At first I thought it was people loading up their Christmas ebook readers and depleting gift cards, but this is late March and the trend is holding steady.
Thanks for sharing your results, James. I think this shift is catching everyone by surprise.
Many of us Indie Authors who put up ebooks years ago with FictionWise and more recently Kindle Books have faithfully known this was coming. I point to Joe Konrath who sold 30,000 copies of his books on Kindle last year. I will soon have 30 titles on Kindle and 13 with B&N formerly fictionwise. The article is great and will open a lot of eyes and I agree it is about time authors got a larger share for our work. I will be sending this article around to all my friends. Thanks gain,
www.discountaudiobooks.com learned from audible.com, acquired by Amazon, the great potential of ebooks.
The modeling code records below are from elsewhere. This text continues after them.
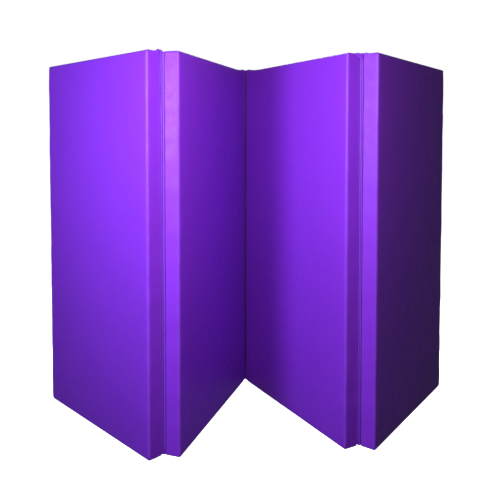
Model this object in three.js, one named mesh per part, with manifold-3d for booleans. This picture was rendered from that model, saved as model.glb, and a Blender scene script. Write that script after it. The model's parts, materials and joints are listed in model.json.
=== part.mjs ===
// Folding gymnastics mat: four equal foam panels in a sewn vinyl cover, standing on edge in a zigzag.
// Millimetres, +Z up. The fold lines are vertical. Folds 1 and 3 are sewn at the back faces and point
// towards -Y, fold 2 is sewn at the front faces and points towards +Y. The origin is on the floor, under
// the middle of the standing mat.
//
// Each panel is drawn in its own frame: x runs along the panel from its left end to its right end, y runs
// through its thickness from the front face to the back face, and the origin is at the panel's centre.

import * as THREE from "three";
import { mergeVertices } from "three/addons/utils/BufferGeometryUtils.js";
import Module from "manifold-3d";

const wasm = await Module();
wasm.setup();

// ---- driving dimensions ----

const INCH = 25.4;
const HEIGHT = 48 * INCH; // a panel's long side, which stands upright
const PITCH = 24 * INCH; // from one fold line to the next
const THICK = 2 * INCH; // panel thickness over the cover
const FIRST_HEADING = -45.6; // direction of panel 1 from +X, degrees
const FOLD_OPENING = [63.8, 49.0, 66.6]; // angle between the two panels at each fold, degrees

const SHEET = 0.8; // vinyl-coated cover sheet
const GAP = 0.3; // left between pieces that touch
const FOLD_GAP = 8; // between two panels' ends when the mat lies flat
const FOLD_PROUD = 1.5; // from the cover's face out to the fold axis
const WRAP_RADIUS = 8; // where a sheet turns round a panel's long edge
const SEAM_RADIUS = 1.5; // at the long edges where two sheets are sewn together
const ARC_STEPS = 6;
const CUT_MARGIN = 1; // how far a cutting shape reaches past what it cuts

const STRIP_WIDTH = 6.8; // hinge strip, sewn along the fold line
const STRIP_THICK = 1.2;
const STRIP_SHORT = 27; // the strip ends this far below the top

const ZIP_RECESS = 4; // the zipper band lies this far below the cover's top edge
const TAPE_WIDTH = 12.4; // each of the zipper's two tapes
const COIL_LENGTH = 560;
const COIL_WIDTH = 7.5;
const COIL_HEIGHT = 2.2;
const STOP_LENGTH = 4;
const STOP_CHAMFER = 0.8;
const SLIDER_LENGTH = 20;
const SLIDER_HALF_WIDTH = 6.2; // at its nose
const SLIDER_TAIL_HALF_WIDTH = 5.4;
const SLIDER_CLEARANCE = 0.45; // round the coil
const SLIDER_PLATE = 1.2;
const SLIDER_CORNER = 3; // radius, seen from above
const SLIDER_END_SPACE = 2; // between the slider and the stop at either end
const BRIDGE_WIDTH = 3; // the arch that holds the pull
const BRIDGE_OPENING = { length: 3, height: 2.8 };
const BRIDGE_WALL = 1.2;
const BRIDGE_SHOULDER = 1.6; // radius
const BRIDGE_SINK = 0.4; // into the slider's plate, so the two join
const PULL_LENGTH = 30;
const PULL_HALF_WIDTH = 5;
const PULL_THICK = 1.6;
const PULL_SLOT = { halfWidth: 2.3, from: 0.8, to: 4.9 }; // measured from the pull's own axis

const FASTENER_WIDTH = 38; // hook and loop strips on the two free ends
const FASTENER_INSET = 30; // from their ends to the panel's top and bottom
const HOOK_THICK = 2.4;
const LOOP_THICK = 2.0;
const FREE_INSET = HOOK_THICK + 2 * GAP; // the cover stops short here, so the flat mat is 96 inches long

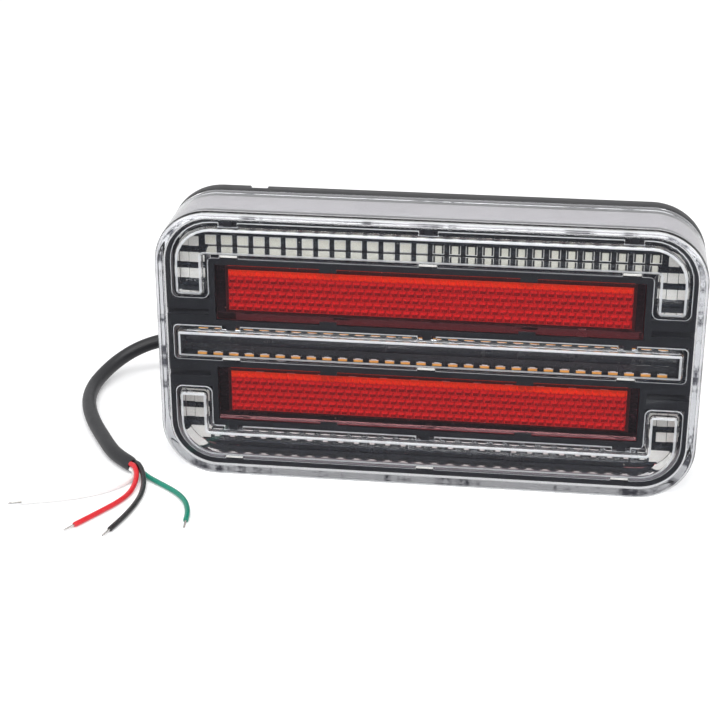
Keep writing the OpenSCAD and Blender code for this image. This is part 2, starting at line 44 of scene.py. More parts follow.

Alan's point about "no gatekeepers" is interestingly dealt with on Rasmussen Polls. The public has MORE faith in the lack of bias by non-traditional recommendations than those by recognized pundits (i.e., NYT, WSJ, etc).
If you make an ebook mistake, it was just a couple of bucks anyway.
Kindle lets you take a dabble for free, as does audible.com with a single track.
The publishing companies in NYC will be like Ozmandius in Shelley.
Alan also addresses the feedback. If we make a "mistake" in an ebook, and are blessed with a reader who lets us know, we can fix the ebook and get it republished in 48 hours.
Feedback becomes a blessing not an upsetting moment when you have to wait for the next edition, if there is one.
Liberation. Almost like the Boston Tea Party. Power to the reader and the people. Gatekeepers no longer matter as much, except as recommenders which Smashwords does so well. Thank you for it.
Hope the trend continues, I've published two books with Smashwords this month. Delighted with your site. Thank you.
If I upload my ebook to Smashwords, how often does Smashwords upload 'new arrivals' so to speak to itunes and the like?
When it comes to quality, readers are the new gatekeepers. You can show 50% of your book for free on Smashwords. If your readers like it, they will pay for the other half. If they don't, they won't. It's that simple. Print publishing simply cannot compete with this kind of innovation.